**AIM OF THE TASK:**
Write out every record in full, exactly as written, please.
[START DATA FOR PROCESSING]
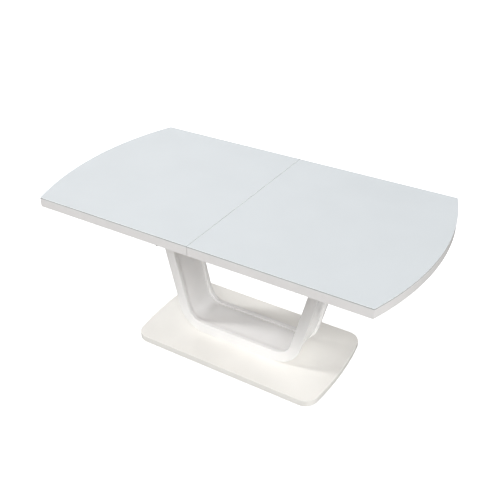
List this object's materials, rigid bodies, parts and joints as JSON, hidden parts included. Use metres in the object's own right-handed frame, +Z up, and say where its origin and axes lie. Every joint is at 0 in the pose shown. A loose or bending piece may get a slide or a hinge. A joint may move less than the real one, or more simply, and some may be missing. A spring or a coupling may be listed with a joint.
{
  "type": "extendable dining table",
  "caption": "Extendable dining table: two-piece frosted glass top with bowed ends on a white U-shaped pedestal and flat base plate; the halves slide apart over a stored folding leaf",
  "frame": {"origin": "on the floor under the middle of the closed table", "axes": "+X along the length towards the right-hand half, +Y towards the rear long side, +Z up"},
  "size_m": [1.6298, 0.9, 0.75],
  "materials": {
    "white_lacquer": "MDF and bent plywood in high-gloss white lacquer",
    "frosted_glass": "tempered glass, back-painted white and acid-etched satin on top, polished edge",
    "softwood_block": "planed softwood spacer blocks",
    "beech": "planed and oiled beech",
    "zinc_steel": "bright zinc-plated steel",
    "runner_aluminium": "clear anodised aluminium extrusion",
    "black_nylon": "moulded black nylon",
    "felt": "dense grey felt"
  },
  "bodies": {
    "base_frame": {"base_glides": "felt", "base_plate": "white_lacquer", "frame_screws": "zinc_steel", "front_side_beam": "beech", "leaf_arm_stands": "zinc_steel", "leaf_felt_pads": "felt", "leaf_glasses": "frosted_glass", "leaf_hinge_plates": "zinc_steel", "leaf_lift_arms": "zinc_steel", "leaf_lower_board": "white_lacquer", "leaf_pins": "zinc_steel", "leaf_rails": "beech", "leaf_upper_board": "white_lacquer", "left_cross_rail": "beech", "leg_brackets": "zinc_steel", "leg_fixings": "zinc_steel", "pedestal_bolts": "zinc_steel", "pedestal_core_blocks": "softwood_block", "pedestal_foot_block": "white_lacquer", "pedestal_front_panel": "white_lacquer", "pedestal_inner_skin": "white_lacquer", "pedestal_outer_skin": "white_lacquer", "pedestal_rear_panel": "white_lacquer", "rear_side_beam": "beech", "right_cross_rail": "beech", "runner_outer_channels": "runner_aluminium", "sync_axle": "zinc_steel", "sync_bracket": "runner_aluminium"},
    "left_top": {"left_board": "white_lacquer", "left_glass": "frosted_glass", "left_front_strip": "white_lacquer", "left_rear_strip": "white_lacquer", "left_seam_strip": "white_lacquer", "left_end_strip": "white_lacquer", "left_slide_angles": "zinc_steel", "left_angle_screws": "zinc_steel", "left_runner_inners": "runner_aluminium", "left_rack": "black_nylon", "left_rack_hangers": "beech", "seam_pins": "zinc_steel", "lock_posts": "zinc_steel"},
    "right_top": {"right_board": "white_lacquer", "right_glass": "frosted_glass", "right_front_strip": "white_lacquer", "right_rear_strip": "white_lacquer", "right_seam_strip": "white_lacquer", "right_end_strip": "white_lacquer", "right_slide_angles": "zinc_steel", "right_angle_screws": "zinc_steel", "right_runner_inners": "runner_aluminium", "right_rack": "black_nylon", "right_rack_hangers": "beech", "seam_bushes": "black_nylon", "lock_keepers": "zinc_steel"},
    "left_middle_runners": {"left_runner_middles": "runner_aluminium"},
    "right_middle_runners": {"right_runner_middles": "runner_aluminium"},
    "pinion": {"sync_pinion": "black_nylon"},
    "front_lock": {"front_lock_lever": "zinc_steel"},
    "rear_lock": {"rear_lock_lever": "zinc_steel"}
  },
  "joints": [
    {"name": "left_top_slide", "type": "slide", "parent": "base_frame", "child": "left_top", "axis": [-1, 0, 0], "range_m": [0, 0.21]},
    {"name": "right_top_slide", "type": "slide", "parent": "base_frame", "child": "right_top", "axis": [1, 0, 0], "range_m": [0, 0.21]},
    {"name": "left_middle_slide", "type": "slide", "parent": "base_frame", "child": "left_middle_runners", "axis": [-1, 0, 0], "range_m": [0, 0.105]},
    {"name": "right_middle_slide", "type": "slide", "parent": "base_frame", "child": "right_middle_runners", "axis": [1, 0, 0], "range_m": [0, 0.105]},
    {"name": "sync_pinion_spin", "type": "hinge", "parent": "base_frame", "child": "pinion", "pos_m": [0, 0.247, 0.678], "axis": [0, -1, 0], "range_deg": [0, 1003]},
    {"name": "front_lock_hinge", "type": "hinge", "parent": "left_top", "child": "front_lock", "pos_m": [-0.08, -0.392, 0.703], "axis": [0, 0, -1], "range_deg": [0, 22]},
    {"name": "rear_lock_hinge", "type": "hinge", "parent": "left_top", "child": "rear_lock", "pos_m": [-0.08, 0.392, 0.703], "axis": [0, 0, 1], "range_deg": [0, 22]}
  ],
  "couplings": [
    {"joint": "right_top_slide", "follows": "left_top_slide", "ratio": 1},
    {"joint": "left_middle_slide", "follows": "left_top_slide", "ratio": 0.5},
    {"joint": "right_middle_slide", "follows": "left_top_slide", "ratio": 0.5},
    {"joint": "sync_pinion_spin", "follows": "left_top_slide", "rad_per_m": 83.333}
  ]
}
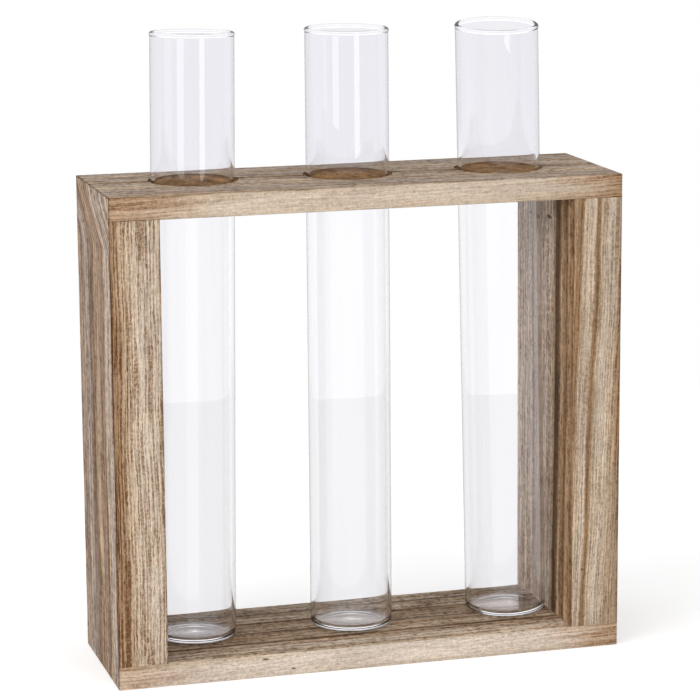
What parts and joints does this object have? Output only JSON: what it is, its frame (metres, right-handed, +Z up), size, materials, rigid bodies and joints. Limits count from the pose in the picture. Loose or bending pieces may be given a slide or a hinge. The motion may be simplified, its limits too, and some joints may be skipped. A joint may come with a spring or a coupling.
{
  "type": "test tube vase",
  "caption": "Open upright wooden frame with round holes along its top board, holding clear flat-bottomed glass tubes for single flower stems",
  "frame": {"origin": "middle of the underside of the wooden frame", "axes": "+Z up, -Y towards the front of the frame, X along the row of tubes"},
  "size_m": [0.2, 0.063, 0.2447],
  "materials": {
    "board_wood": "lightly scorched and brushed pale softwood, unvarnished, matt",
    "clear_glass": "clear colourless blown glass, fire-polished mouth",
    "dowel_wood": "plain hardwood pin"
  },
  "bodies": {
    "frame": {"top_board": "board_wood", "bottom_board": "board_wood", "left_side_board": "board_wood", "right_side_board": "board_wood", "dowel_top_left_front": "dowel_wood", "dowel_top_left_back": "dowel_wood", "dowel_top_right_front": "dowel_wood", "dowel_top_right_back": "dowel_wood", "dowel_bottom_left_front": "dowel_wood", "dowel_bottom_left_back": "dowel_wood", "dowel_bottom_right_front": "dowel_wood", "dowel_bottom_right_back": "dowel_wood"},
    "left_tube": {"left_glass_tube": "clear_glass"},
    "middle_tube": {"middle_glass_tube": "clear_glass"},
    "right_tube": {"right_glass_tube": "clear_glass"}
  },
  "joints": [
    {"name": "left_tube_lift", "type": "slide", "parent": "frame", "child": "left_tube", "axis": [0.0201, 0.0327, 0.9993], "range_m": [0, 0.185]},
    {"name": "middle_tube_lift", "type": "slide", "parent": "frame", "child": "middle_tube", "axis": [0.0057, 0.0259, 0.9996], "range_m": [0, 0.185]},
    {"name": "right_tube_lift", "type": "slide", "parent": "frame", "child": "right_tube", "axis": [-0.0213, -0.0046, 0.9998], "range_m": [0, 0.185]}
  ]
}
[END DATA FOR PROCESSING]
**EXERCISE ANSWER:**
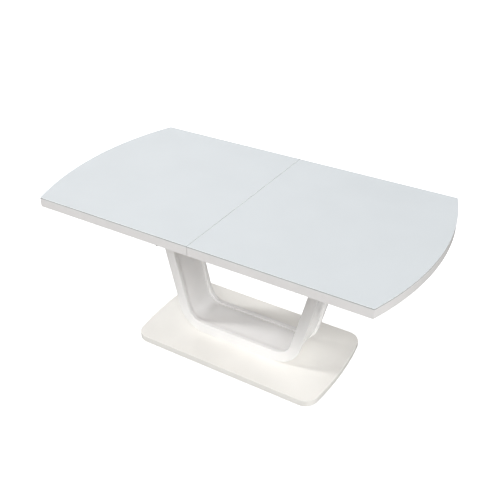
List this object's materials, rigid bodies, parts and joints as JSON, hidden parts included. Use metres in the object's own right-handed frame, +Z up, and say where its origin and axes lie. Every joint is at 0 in the pose shown. A loose or bending piece may get a slide or a hinge. A joint may move less than the real one, or more simply, and some may be missing. A spring or a coupling may be listed with a joint.
{
  "type": "extendable dining table",
  "caption": "Extendable dining table: two-piece frosted glass top with bowed ends on a white U-shaped pedestal and flat base plate; the halves slide apart over a stored folding leaf",
  "frame": {"origin": "on the floor under the middle of the closed table", "axes": "+X along the length towards the right-hand half, +Y towards the rear long side, +Z up"},
  "size_m": [1.6298, 0.9, 0.75],
  "materials": {
    "white_lacquer": "MDF and bent plywood in high-gloss white lacquer",
    "frosted_glass": "tempered glass, back-painted white and acid-etched satin on top, polished edge",
    "softwood_block": "planed softwood spacer blocks",
    "beech": "planed and oiled beech",
    "zinc_steel": "bright zinc-plated steel",
    "runner_aluminium": "clear anodised aluminium extrusion",
    "black_nylon": "moulded black nylon",
    "felt": "dense grey felt"
  },
  "bodies": {
    "base_frame": {"base_glides": "felt", "base_plate": "white_lacquer", "frame_screws": "zinc_steel", "front_side_beam": "beech", "leaf_arm_stands": "zinc_steel", "leaf_felt_pads": "felt", "leaf_glasses": "frosted_glass", "leaf_hinge_plates": "zinc_steel", "leaf_lift_arms": "zinc_steel", "leaf_lower_board": "white_lacquer", "leaf_pins": "zinc_steel", "leaf_rails": "beech", "leaf_upper_board": "white_lacquer", "left_cross_rail": "beech", "leg_brackets": "zinc_steel", "leg_fixings": "zinc_steel", "pedestal_bolts": "zinc_steel", "pedestal_core_blocks": "softwood_block", "pedestal_foot_block": "white_lacquer", "pedestal_front_panel": "white_lacquer", "pedestal_inner_skin": "white_lacquer", "pedestal_outer_skin": "white_lacquer", "pedestal_rear_panel": "white_lacquer", "rear_side_beam": "beech", "right_cross_rail": "beech", "runner_outer_channels": "runner_aluminium", "sync_axle": "zinc_steel", "sync_bracket": "runner_aluminium"},
    "left_top": {"left_board": "white_lacquer", "left_glass": "frosted_glass", "left_front_strip": "white_lacquer", "left_rear_strip": "white_lacquer", "left_seam_strip": "white_lacquer", "left_end_strip": "white_lacquer", "left_slide_angles": "zinc_steel", "left_angle_screws": "zinc_steel", "left_runner_inners": "runner_aluminium", "left_rack": "black_nylon", "left_rack_hangers": "beech", "seam_pins": "zinc_steel", "lock_posts": "zinc_steel"},
    "right_top": {"right_board": "white_lacquer", "right_glass": "frosted_glass", "right_front_strip": "white_lacquer", "right_rear_strip": "white_lacquer", "right_seam_strip": "white_lacquer", "right_end_strip": "white_lacquer", "right_slide_angles": "zinc_steel", "right_angle_screws": "zinc_steel", "right_runner_inners": "runner_aluminium", "right_rack": "black_nylon", "right_rack_hangers": "beech", "seam_bushes": "black_nylon", "lock_keepers": "zinc_steel"},
    "left_middle_runners": {"left_runner_middles": "runner_aluminium"},
    "right_middle_runners": {"right_runner_middles": "runner_aluminium"},
    "pinion": {"sync_pinion": "black_nylon"},
    "front_lock": {"front_lock_lever": "zinc_steel"},
    "rear_lock": {"rear_lock_lever": "zinc_steel"}
  },
  "joints": [
    {"name": "left_top_slide", "type": "slide", "parent": "base_frame", "child": "left_top", "axis": [-1, 0, 0], "range_m": [0, 0.21]},
    {"name": "right_top_slide", "type": "slide", "parent": "base_frame", "child": "right_top", "axis": [1, 0, 0], "range_m": [0, 0.21]},
    {"name": "left_middle_slide", "type": "slide", "parent": "base_frame", "child": "left_middle_runners", "axis": [-1, 0, 0], "range_m": [0, 0.105]},
    {"name": "right_middle_slide", "type": "slide", "parent": "base_frame", "child": "right_middle_runners", "axis": [1, 0, 0], "range_m": [0, 0.105]},
    {"name": "sync_pinion_spin", "type": "hinge", "parent": "base_frame", "child": "pinion", "pos_m": [0, 0.247, 0.678], "axis": [0, -1, 0], "range_deg": [0, 1003]},
    {"name": "front_lock_hinge", "type": "hinge", "parent": "left_top", "child": "front_lock", "pos_m": [-0.08, -0.392, 0.703], "axis": [0, 0, -1], "range_deg": [0, 22]},
    {"name": "rear_lock_hinge", "type": "hinge", "parent": "left_top", "child": "rear_lock", "pos_m": [-0.08, 0.392, 0.703], "axis": [0, 0, 1], "range_deg": [0, 22]}
  ],
  "couplings": [
    {"joint": "right_top_slide", "follows": "left_top_slide", "ratio": 1},
    {"joint": "left_middle_slide", "follows": "left_top_slide", "ratio": 0.5},
    {"joint": "right_middle_slide", "follows": "left_top_slide", "ratio": 0.5},
    {"joint": "sync_pinion_spin", "follows": "left_top_slide", "rad_per_m": 83.333}
  ]
}
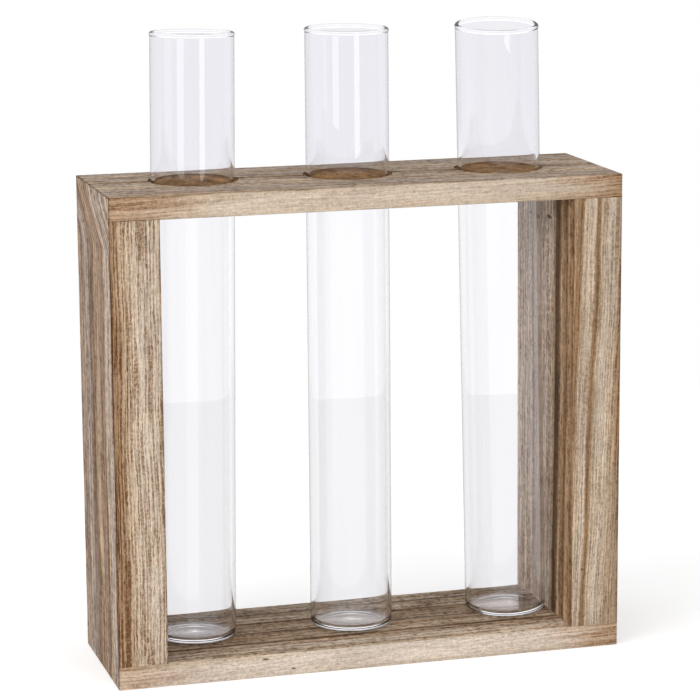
What parts and joints does this object have? Output only JSON: what it is, its frame (metres, right-handed, +Z up), size, materials, rigid bodies and joints. Limits count from the pose in the picture. Loose or bending pieces may be given a slide or a hinge. The motion may be simplified, its limits too, and some joints may be skipped. A joint may come with a spring or a coupling.
{
  "type": "test tube vase",
  "caption": "Open upright wooden frame with round holes along its top board, holding clear flat-bottomed glass tubes for single flower stems",
  "frame": {"origin": "middle of the underside of the wooden frame", "axes": "+Z up, -Y towards the front of the frame, X along the row of tubes"},
  "size_m": [0.2, 0.063, 0.2447],
  "materials": {
    "board_wood": "lightly scorched and brushed pale softwood, unvarnished, matt",
    "clear_glass": "clear colourless blown glass, fire-polished mouth",
    "dowel_wood": "plain hardwood pin"
  },
  "bodies": {
    "frame": {"top_board": "board_wood", "bottom_board": "board_wood", "left_side_board": "board_wood", "right_side_board": "board_wood", "dowel_top_left_front": "dowel_wood", "dowel_top_left_back": "dowel_wood", "dowel_top_right_front": "dowel_wood", "dowel_top_right_back": "dowel_wood", "dowel_bottom_left_front": "dowel_wood", "dowel_bottom_left_back": "dowel_wood", "dowel_bottom_right_front": "dowel_wood", "dowel_bottom_right_back": "dowel_wood"},
    "left_tube": {"left_glass_tube": "clear_glass"},
    "middle_tube": {"middle_glass_tube": "clear_glass"},
    "right_tube": {"right_glass_tube": "clear_glass"}
  },
  "joints": [
    {"name": "left_tube_lift", "type": "slide", "parent": "frame", "child": "left_tube", "axis": [0.0201, 0.0327, 0.9993], "range_m": [0, 0.185]},
    {"name": "middle_tube_lift", "type": "slide", "parent": "frame", "child": "middle_tube", "axis": [0.0057, 0.0259, 0.9996], "range_m": [0, 0.185]},
    {"name": "right_tube_lift", "type": "slide", "parent": "frame", "child": "right_tube", "axis": [-0.0213, -0.0046, 0.9998], "range_m": [0, 0.185]}
  ]
}